Community organising – a few years ago I was lucky enough to attend a weekend training session on the principles of community organising. Some of the ideas were similar to the Systemcraft approach we learnt about with the Forward Institute. And there were three occasions this week when I was able to draw on that experience. We built the out of hours discussion around the idea of ‘hearing testimony’ rather than the more structured, interactive workshop or formal presentation that I’d ordinarily have done. And when discussing the future of the change support team with Zoe I drew on the same idea to think about how we could create the conditions for an idea to emerge rather than preparing a solution to present to people. 

The value of experience – I had a meeting this week that would have previously caused me to invest at least a few days’ worth of energy and probably one interrupted sleep. It didn’t, this time, because I knew what was going to happen.
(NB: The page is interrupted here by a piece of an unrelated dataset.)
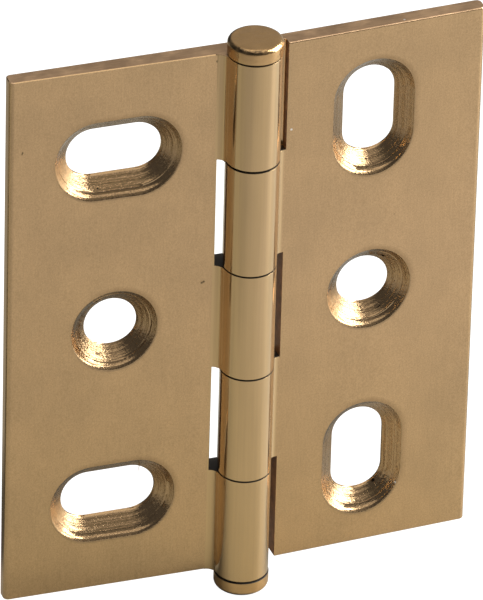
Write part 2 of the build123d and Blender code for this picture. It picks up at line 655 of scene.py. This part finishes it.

In a (flash of brilliance) recently I defined confidence as the product of a deliberate action producing the anticipated and desired outcome. It’s a shame there aren’t shortcuts for these things. 

Next week

Over the next few weeks, I’m expecting to have a set of things maturing which will show what we meant by ‘a year to define a decade’. Work in social care, housing as well as our common components will be making some significant strides forward. We need to deliver these as well as we can, learn from what they could do better, whilst spending just enough time to think ahead three months to ensure we’re doing the right things now to ensure we will be making similar strides three months hence.